Robin Oakley

The turf | 5 July 2018

It’s a championship racecourse where the best compete fiercely but it keeps a smile on its face

Let’s get the crowing over first. The returns from our Twelve to Follow over jumps last season were somewhere well south of disappointing but for those who kept faith the Flat season is bringing handsome recompense. Almost immediately, Hugo Palmer’s Labrega won at Haydock at 9–2. Then, in the very first race at Royal Ascot, the Queen Anne Stakes, Eve Johnson-Houghton’s Accidental Agent flew home under Charles Bishop, named as the jockey to follow this season at a whopping 33–1. ‘Stand by for a shower,’ said the emotional trainer after landing not only her first Royal Ascot winner but also her first Group One.

Accidental Agent was named after Eve’s grandfather John Goldsmith, a brave and much-decorated hero in the second world war Special Operations Executive, and was owned and bred by her mother Gaie. ‘She’s the little person crying somewhere,’ said Eve. And so she was, while also predicting that her absent husband Fulke, himself a trainer of ten Royal Ascot winners, would be shedding a few tears at home. Eve was quick to praise her young jockey: ‘Charlie and the horse have grown together. In fact, we’ve grown together. He bollocks me and I bollock him.’ Sadly, though, Charlie may have overdone the celebrations: he missed his rides on the final day of Ascot after failing a breath test.

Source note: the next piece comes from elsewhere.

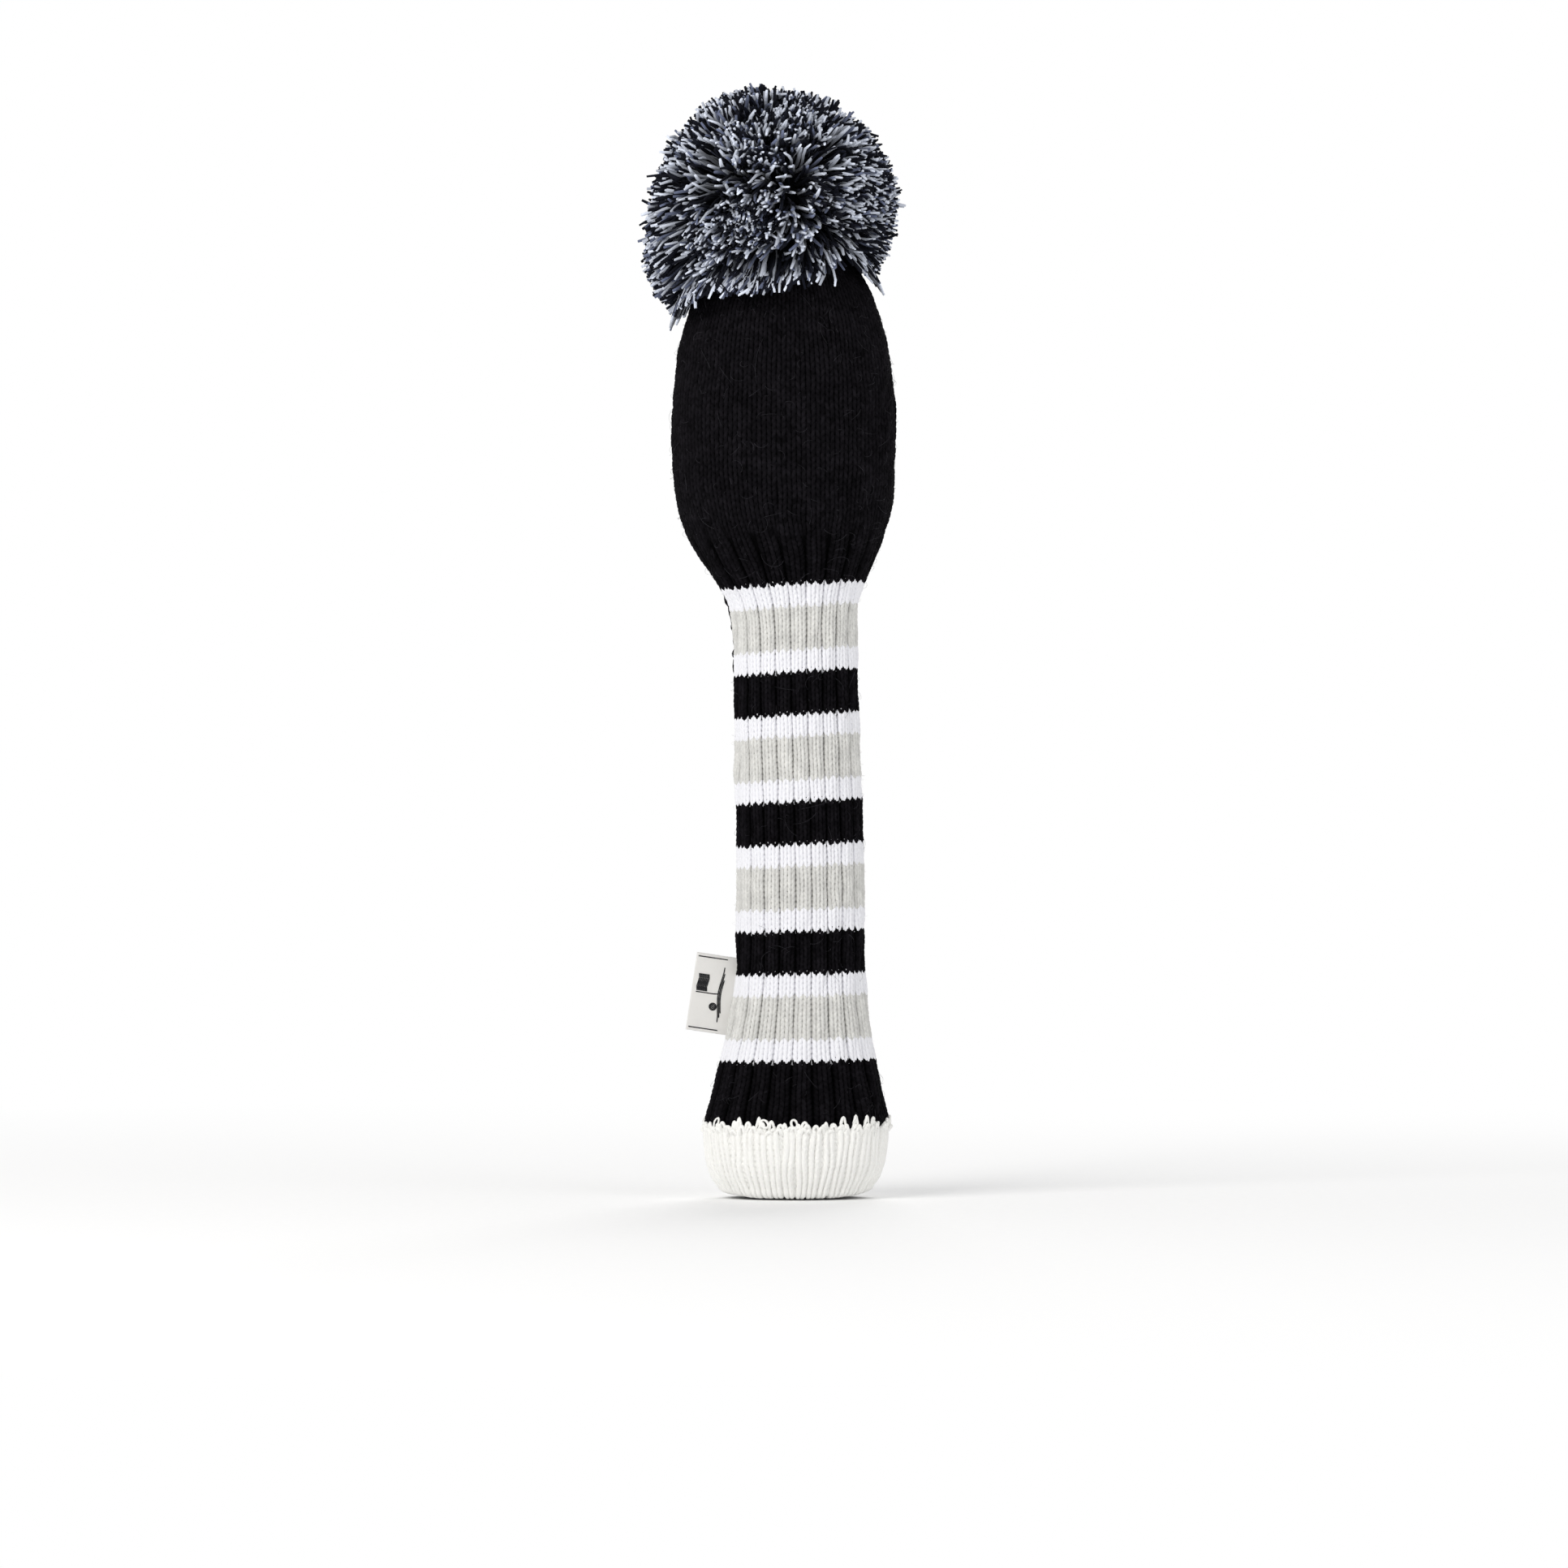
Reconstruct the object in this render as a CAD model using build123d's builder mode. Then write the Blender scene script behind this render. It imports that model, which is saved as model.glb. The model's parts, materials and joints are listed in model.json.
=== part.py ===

This was the happiest Royal Ascot I can remember. These days the stiffness has gone: it is a championship racecourse where the best compete fiercely, but it keeps a smile on its face. We all wanted to see Sir Michael Stoute become the winning-most trainer at the Royal meeting, passing the late Sir Henry Cecil’s record of 75. In 2017 he drew a blank but on the second day he won, both with Poet’s Word and Expert Eye, an enigma of a horse whose victory was yet another tribute to his skill.